Of course, much of what Mr. Jones says is in line with our thinking. Specifically, that the current setup bears an uncanny resemblance to the “setup leading up to the burst of the dot-com bubble in late 1999, with dramatic rallies in technology shares and heightened speculative behavior. Jones said the circular deals or vendor financing happening in the artificial intelligence space today also made him ‘nervous.’”

The situation makes us “nervous” too, but it’s probably too early to do more than take a seat a little closer to the theatre exit. This point was echoed by Michael Hartnett (like us, another old fart), whose last “Flow Show” was titled “Krunchy Kredit”.

We guess the title reflects the apparent “cracks” that are beginning to show in corners of subprime credit markets. Hartnett referenced the apparent “K-shaped” US economy, which isn’t entirely surprising when stocks are making a string of new all-time highs: People don’t spend their capital gains in Dollar General.

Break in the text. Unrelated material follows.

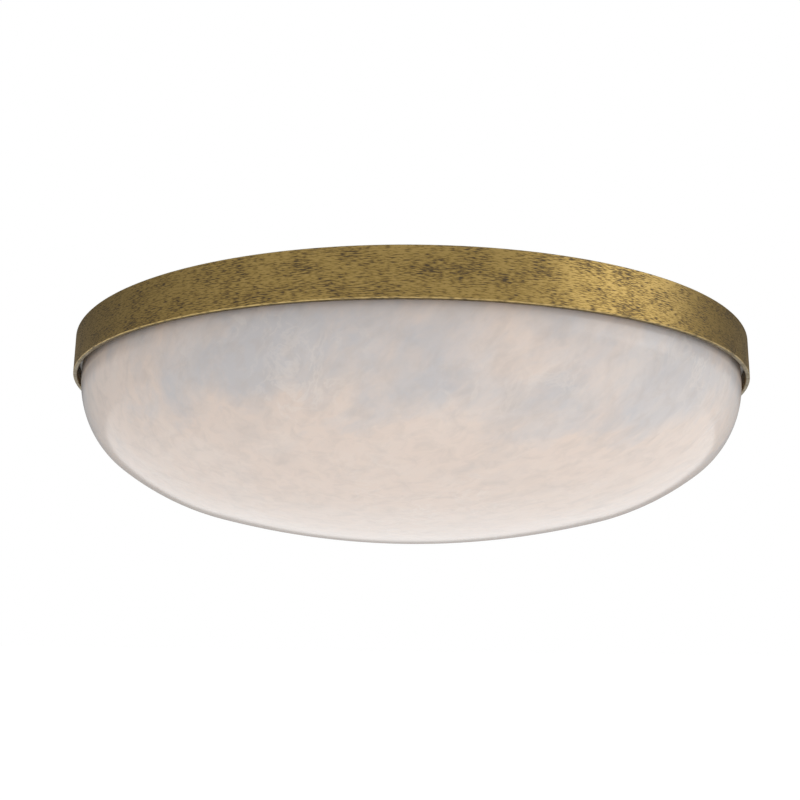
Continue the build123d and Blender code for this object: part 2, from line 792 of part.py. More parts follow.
# The pin through the three knuckles, with a head at each end
with BuildPart() as hinge_pin:
    pin_half = outer_knuckle_end + pin_end_gap
    with BuildSketch(Plane.XZ):
        with Locations((hinge_x, hinge_z)):
            Circle(hinge_pin_radius)
    extrude(amount=pin_half, both=True)
    for side in (-1, 1):
        with BuildSketch(Plane.XZ.offset(-side * pin_half)):
            with Locations((hinge_x, hinge_z)):
                Circle(pin_head_radius)
        extrude(amount=-side * pin_head_thickness)
save(hinge_pin, "hinge_pin")

# The keeper: a hook under the pan's flange, on whose foot the catch bolt rests
with BuildPart() as catch_keeper:
    foot_end = bolt_outer + keeper_foot_overhang
    with BuildSketch(Plane.XZ.offset(-keeper_start)):
        with BuildLine():
            Polyline(
                (keeper_tab_start, -pan_sheet),
                (keeper_leg + keeper_sheet, -pan_sheet),
                (keeper_leg + keeper_sheet, keeper_foot_top),
                (foot_end, keeper_foot_top),
                (foot_end, keeper_foot_top - keeper_sheet),
                (keeper_leg, keeper_foot_top - keeper_sheet),
                (keeper_leg, -pan_sheet - keeper_sheet),
                (keeper_tab_start, -pan_sheet - keeper_sheet),
                close=True,
            )
        make_face()
    extrude(amount=-keeper_width)
    with BuildSketch(Plane.XY.offset(-pan_sheet)):
        with Locations(*keeper_rivets_at):
            Circle(rivet_radius + rivet_gap)
    extrude(amount=-2 * keeper_sheet, mode=Mode.SUBTRACT)
save(catch_keeper, "catch_keeper")

# The two straps on the band that guide the bolt
with BuildPart() as catch_guides:
    guide_web = bolt_inner - running_gap
    half_gap = bolt_height / 2 + running_gap
    for start in (guide_ahead, -guide_behind - guide_width):
        with BuildSketch(Plane.XZ.offset(-start)):
            with Locations(((guide_web - guide_sheet + band_outer) / 2, catch_height)):
                Rectangle(band_outer - guide_web + guide_sheet, 2 * half_gap + 2 * guide_sheet)
            with Locations(((guide_web + band_outer + 1) / 2, catch_height)):
                Rectangle(band_outer + 1 - guide_web, 2 * half_gap, mode=Mode.SUBTRACT)
        extrude(amount=-guide_width)
    with Locations((0, 0, catch_height)):
        Cylinder(band_inner - solder_gap, 4 * bolt_height, mode=Mode.INTERSECT)
save(catch_guides, "catch_guides")

# The sliding bolt, with the shank that reaches out through the band's slot
with BuildPart() as catch_bolt:
    with BuildSketch(Plane.YZ.offset(bolt_inner)):
        with Locations(((bolt_ahead - bolt_behind) / 2, catch_height)):
            Rectangle(bolt_ahead + bolt_behind, bolt_height)
    extrude(amount=bolt_thickness)
    with BuildSketch(Plane.YZ.offset(bolt_outer)):
        with Locations((0, catch_height)):
            Rectangle(shank_shoulder_width, bolt_height)
    extrude(amount=band_inner - shoulder_gap - bolt_outer)
    with BuildSketch(Plane.YZ.offset(bolt_outer)):
        with Locations((0, catch_height)):
            Rectangle(shank_width, shank_height)
    extrude(amount=thumb_inner - bolt_outer)
    with BuildSketch(Plane.YZ.offset(thumb_inner)):
        with Locations((0, catch_height)):
            Circle(catch_screw_radius + rivet_gap)
    extrude(amount=-catch_screw_depth, mode=Mode.SUBTRACT)
save(catch_bolt, "catch_bolt")

# The thumb piece, ribbed for grip, with a sunk hole for its screw
with BuildPart() as thumb_piece:
    thumb_outer = thumb_inner + thumb_thickness
    with BuildSketch(Plane.YZ.offset(thumb_inner)):
        with Locations((0, catch_height)):
            RectangleRounded(thumb_length, thumb_height, thumb_corner)
    extrude(amount=thumb_thickness)
    chamfer(faces().sort_by(Axis.X)[-1].edges(), thumb_corner / 2)
    for side in (-1, 1):
        for step in (1.25, 2):
            with Locations((thumb_outer, side * step * thumb_rib_pitch, catch_height)):
                Box(2 * thumb_rib_depth, thumb_rib_width, 2 * thumb_height, mode=Mode.SUBTRACT)
    with BuildSketch(Plane.YZ.offset(thumb_inner)):
        with Locations((0, catch_height)):
            Circle(catch_screw_radius + rivet_gap)
    extrude(amount=thumb_thickness, mode=Mode.SUBTRACT)
    with BuildSketch(Plane.YZ.offset(thumb_outer)):
        with Locations((0, catch_height)):
            Circle(catch_screw_head + rivet_gap)
    extrude(amount=-thumb_thickness / 2, mode=Mode.SUBTRACT)
save(thumb_piece, "thumb_piece")

# The screw that holds the thumb piece on the shank
with BuildPart() as catch_screw:
    head_seat = thumb_outer - thumb_thickness / 2
    with BuildSketch(Plane.YZ.offset(head_seat)):
        with Locations((0, catch_height)):
            Circle(catch_screw_radius)
    extrude(amount=-(head_seat - thumb_inner) - catch_screw_depth + running_gap)
    with BuildSketch(Plane.YZ.offset(head_seat)):
        with Locations((0, catch_height)):
            Circle(catch_screw_head)
    extrude(amount=thumb_thickness / 2 - running_gap)
save(catch_screw, "catch_screw")
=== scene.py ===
"""A flush mount ceiling light: flecked antique brass band, polished alabaster bowl, fitting and lamps.

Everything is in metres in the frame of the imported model: the ceiling is Z = 0 and the light hangs below.
"""

import json

import bmesh
import bpy
import numpy as np
from mathutils import Matrix


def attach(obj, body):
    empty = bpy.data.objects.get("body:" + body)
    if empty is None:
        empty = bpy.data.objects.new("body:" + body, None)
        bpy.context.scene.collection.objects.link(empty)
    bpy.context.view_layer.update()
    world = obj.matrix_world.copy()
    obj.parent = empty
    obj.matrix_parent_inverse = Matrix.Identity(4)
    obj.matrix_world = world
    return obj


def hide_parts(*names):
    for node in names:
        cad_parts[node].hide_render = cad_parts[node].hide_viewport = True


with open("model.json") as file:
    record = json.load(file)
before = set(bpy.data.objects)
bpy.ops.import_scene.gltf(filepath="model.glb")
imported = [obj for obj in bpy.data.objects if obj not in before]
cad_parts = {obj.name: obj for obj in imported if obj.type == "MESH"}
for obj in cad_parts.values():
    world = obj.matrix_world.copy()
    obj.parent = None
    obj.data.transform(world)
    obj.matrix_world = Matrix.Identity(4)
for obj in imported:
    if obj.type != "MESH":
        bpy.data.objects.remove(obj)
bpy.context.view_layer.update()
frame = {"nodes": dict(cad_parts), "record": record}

mm = 0.001

# Sizes of the band, the bowl and the fitting, as in the CAD
band_outer = 216 * mm
band_inner = 214 * mm
band_top = -1.5 * mm
band_bottom = -23.5 * mm
bowl_outer = 211.7 * mm
bowl_inner = 201.7 * mm
bowl_rim = -15.5 * mm
bowl_depth = 93.7 * mm
bowl_wall = 10 * mm
band_slot_heights = (-9.3 * mm, -5.7 * mm)
band_slot_sides = (-11.9 * mm, 1.9 * mm)
band_notch_half = 9 * mm
band_notch_depth = 1.9 * mm
lamp_height = -48 * mm
lamp_angles = (90, 210, 330)
pan_sheet = 1.2 * mm
pan_floor = -14.2 * mm
bracket_sheet = 1.5 * mm
bracket_foot_middle = 35.25 * mm
keeper_sheet = 1.2 * mm
hinge_sheet = 1.6 * mm
rivet_radius = 1.5 * mm
rivet_head = 2.3 * mm
bar_underside = -2.5 * mm
pan_studs_at = (-23 * mm, 23 * mm)
pan_stud_end = -21 * mm
rim_middle = 206.7 * mm
rim_stud_angles = np.radians(range(30, 360, 60))
rim_stud_end = -24.5 * mm
ring_top = -12.9 * mm
block_middle = -31 * mm
block_well_floor = -23.2 * mm
thumb_screw_seat = (218.6 * mm, 0, -7.5 * mm)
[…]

The “cracks” Hartnett referred to are currently confined to some very specific market niches. Our working hypothesis is that the problems in subprime auto lending (Tricolor) are at least partially related to ICE’s crackdown on illegal migrants.  Apparently, Tricolor is having trouble locating 30k vehicles, which it lent against. There are several possibilities, but we would like to offer a suggestion.

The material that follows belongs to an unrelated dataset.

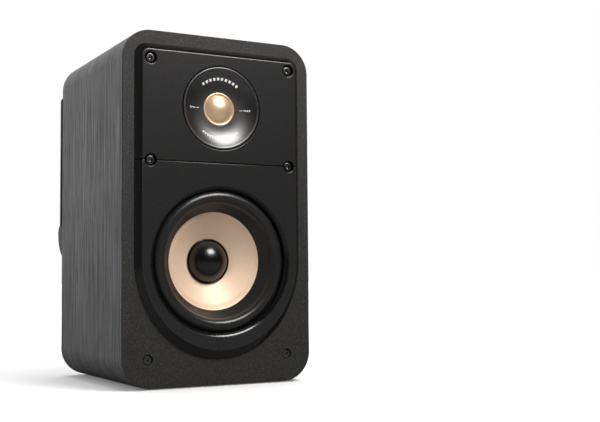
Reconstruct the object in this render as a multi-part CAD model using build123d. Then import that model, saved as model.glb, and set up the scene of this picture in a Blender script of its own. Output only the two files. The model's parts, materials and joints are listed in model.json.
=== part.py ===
from build123d import *
import os
from math import cos, pi, radians, sin

# Two-way bass-reflex bookshelf speaker. Millimetres, X to the right seen from the front, Y to the
# back, Z up. Everything is drawn with y = 0 on the baffle's front face and z = 0 on the shelf.
# The export moves it so that the origin lies under the middle of the whole speaker.

os.makedirs("parts", exist_ok=True)

# ---- driving dimensions --------------------------------------------------------------------------

CABINET_WIDTH = 172.0
TOTAL_HEIGHT = 295.4
CABINET_DEPTH = 172.0
CORNER_RADIUS = 25.0
FOOT_HEIGHT = 0.9
WRAP = 0.5
FACING = 0.8
WALL = 12.0
BAFFLE = 18.0
REAR_PANEL = 12.0

PLATE_RAISE = 6.0
PLATE_HALF_WIDTH = 76.0
PLATE_TOP = 284.3
PLATE_BOTTOM = 21.8
PLATE_ARC_Z = 106.0
PLATE_CORNER = 11.0
BEVEL_SIDE = 5.2
BEVEL_TOP = 5.9
BEVEL_BOTTOM = 8.4
SPLIT_Z = 186.8
SPLIT_GAP = 0.7
MOUTH_CHAMFER = 0.5

SCREW_X = 63.5
PLATE_SCREW_Z = (271.2, SPLIT_Z)
BAFFLE_SCREW_Z = 24.3
SCREW_HEAD_RADIUS = 3.5
SCREW_HEAD_HEIGHT = 3.4
SCREW_SHANK_RADIUS = 2.0
HEX_SOCKET_RADIUS = 1.9
HEX_SOCKET_DEPTH = 2.2
PLATE_SCREW_HOLE = 5.1
BAFFLE_SCREW_HOLE = 4.3
PLATE_SCREW_SEAT_Y = -1.0
BAFFLE_SCREW_SEAT_Y = 4.6
SCREW_LENGTH = 13.0

TWEETER_Z = 233.5
WAVEGUIDE_RADIUS = 35.2
WAVEGUIDE_FLANGE = 39.0
WAVEGUIDE_GAP = 0.5
THROAT_RADIUS = 14.6
DOME_RADIUS = 12.3
DOME_HEIGHT = 4.8

WOOFER_Z = 104.6
FLARE_RIM_RADIUS = 60.0
FLARE_ROUND = 5.3
BASKET_RADIUS = 68.0
WOOFER_HOLE = 58.5
ROLL_OUTER = 59.3
ROLL_INNER = 48.7
ROLL_HEIGHT = 5.4
SURROUND_Y = 1.8
RUBBER = 0.8
LIP_END_SHEET = 0.3
CONE_EDGE_RADIUS = 41.6
CONE_EDGE_Y = 10.8
CAP_RADIUS = 19.3
CAP_EDGE_Y = 24.8
CAP_HEIGHT = 9.0
FORMER_RADIUS = 12.75
CONE_THICKNESS = 0.7

PORT_Z = 205.0
PORT_RADIUS = 22.0
PORT_WALL = 2.5
PORT_INNER_END_Y = 100.0
PORT_FLANGE_RADIUS = 38.0
DIFFUSER_GAP = 14.0
DIFFUSER_THICKNESS = 3.0
DIFFUSER_HALF_WIDTH = 83.2
DIFFUSER_TOP = 267.0
NOSE_TOP = 141.0
NOSE_BOTTOM = 110.0
NOSE_REACH = 22.6

CUP_Z = 62.0
CUP_HALF_WIDTH = 34.0
CUP_HALF_HEIGHT = 24.0
CUP_DEPTH = 12.0
CUP_WALL = 2.0
POST_SPACING = 19.0
STUD_RADIUS = 3.95
NUT_BORE = 4.0
SOCKET_RADIUS = 2.05
SOCKET_LENGTH = 12.0
NUT_RADIUS = 7.5
NUT_LENGTH = 16.0

KEYHOLE_Z = 267.0
INSERT_Z = 102.0
INSERT_BORE = 2.6

# ---- sizes that follow ---------------------------------------------------------------------------

CABINET_HEIGHT = TOTAL_HEIGHT - FOOT_HEIGHT
CABINET_MID_Z = FOOT_HEIGHT + CABINET_HEIGHT / 2
SHELL_X = CABINET_WIDTH / 2 - WRAP
INNER_X = SHELL_X - WALL
SHELL_TOP = TOTAL_HEIGHT - WRAP
SHELL_BOTTOM = FOOT_HEIGHT + WRAP
INNER_TOP = SHELL_TOP - WALL
INNER_BOTTOM = SHELL_BOTTOM + WALL
CORNER = CORNER_RADIUS - WRAP
PANEL_EDGE_X = SHELL_X - CORNER
REAR_Y = CABINET_DEPTH
REAR_INNER_Y = REAR_Y - REAR_PANEL
FACE_Y = -PLATE_RAISE
CENTRE_Y = (FACE_Y + REAR_Y + NOSE_REACH) / 2
REBATE_DEPTH = 5.0
TWEETER_REBATE_DEPTH = 4.0
TWEETER_HOLE = 31.0

nodes = {}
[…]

As we noted in a previous TFTD, Tricolor is not the only evidence of stress in the auto industry. CarMax’s most recent results were disappointing, and First Brands has recently sought protection from its creditors. Of course, there is a (tenuous) connection via autos, but while we regularly apply Occam’s razor, sometimes events are not directly, but rather indirectly, linked. In this case, the common link might be WH policy. Turfing out illegal migrants was always bound to have collateral effects (sorry), but we do not remember seeing anyone suggest the effects would manifest in subprime auto lending, or businesses like CarMax, both of which may have previously benefited from migrant demand for used autos.

That was not true with respect to tariffs. Some people did suggest that tariffs would place additional pressure on working capital, with possible collateral effects on corporate solvency. Low-margin businesses, with high credit needs, are always quite close to bankruptcy. And adding tariffs to the working capital requirements of businesses who have already stretched financing could easily be the straw that broke the camel’s back. Either way, these bankruptcies spell trouble, both for creditors (good luck finding those 30k cars, amigos) and for consumers. Still, the restructured businesses are likely to have much better margins, so it’s not all bad news.

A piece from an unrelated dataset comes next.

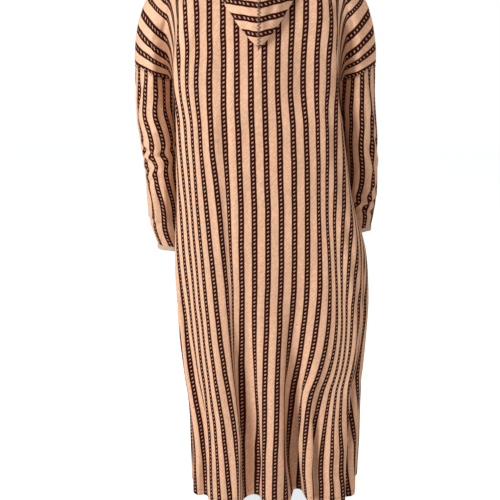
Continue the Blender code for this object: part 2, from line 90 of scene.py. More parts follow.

Which brings us full circle back to the concerns various “old farts” (such as ourselves) have about the AI boom (by the way, it’s great to see Andy Constan back on X). Low margins are not usually consistent with high multiples, but that’s what we have right now. In a tiny pointer to potential vulnerabilities, The Information published a story about leaked internal Oracle documents pointing to much lower margins on its AI cloud business than analysts had assumed. The Information is pay-walled, but Yahoo were “kind” enough to cover their story. Oracle generated $900 million from renting Nvidia-powered servers in the three months to August, generating a gross profit of just $125 million. That translates to a rather uninspiring 14% gross margin. That 14% gross margin took account of most costs but only some of the depreciation expense. Additional depreciation expenses would reduce the margin by another 7%.

Which is why we find ourselves regularly asking who might be suffering from confirmation bias? Could it be the “old farts”, or is it the market?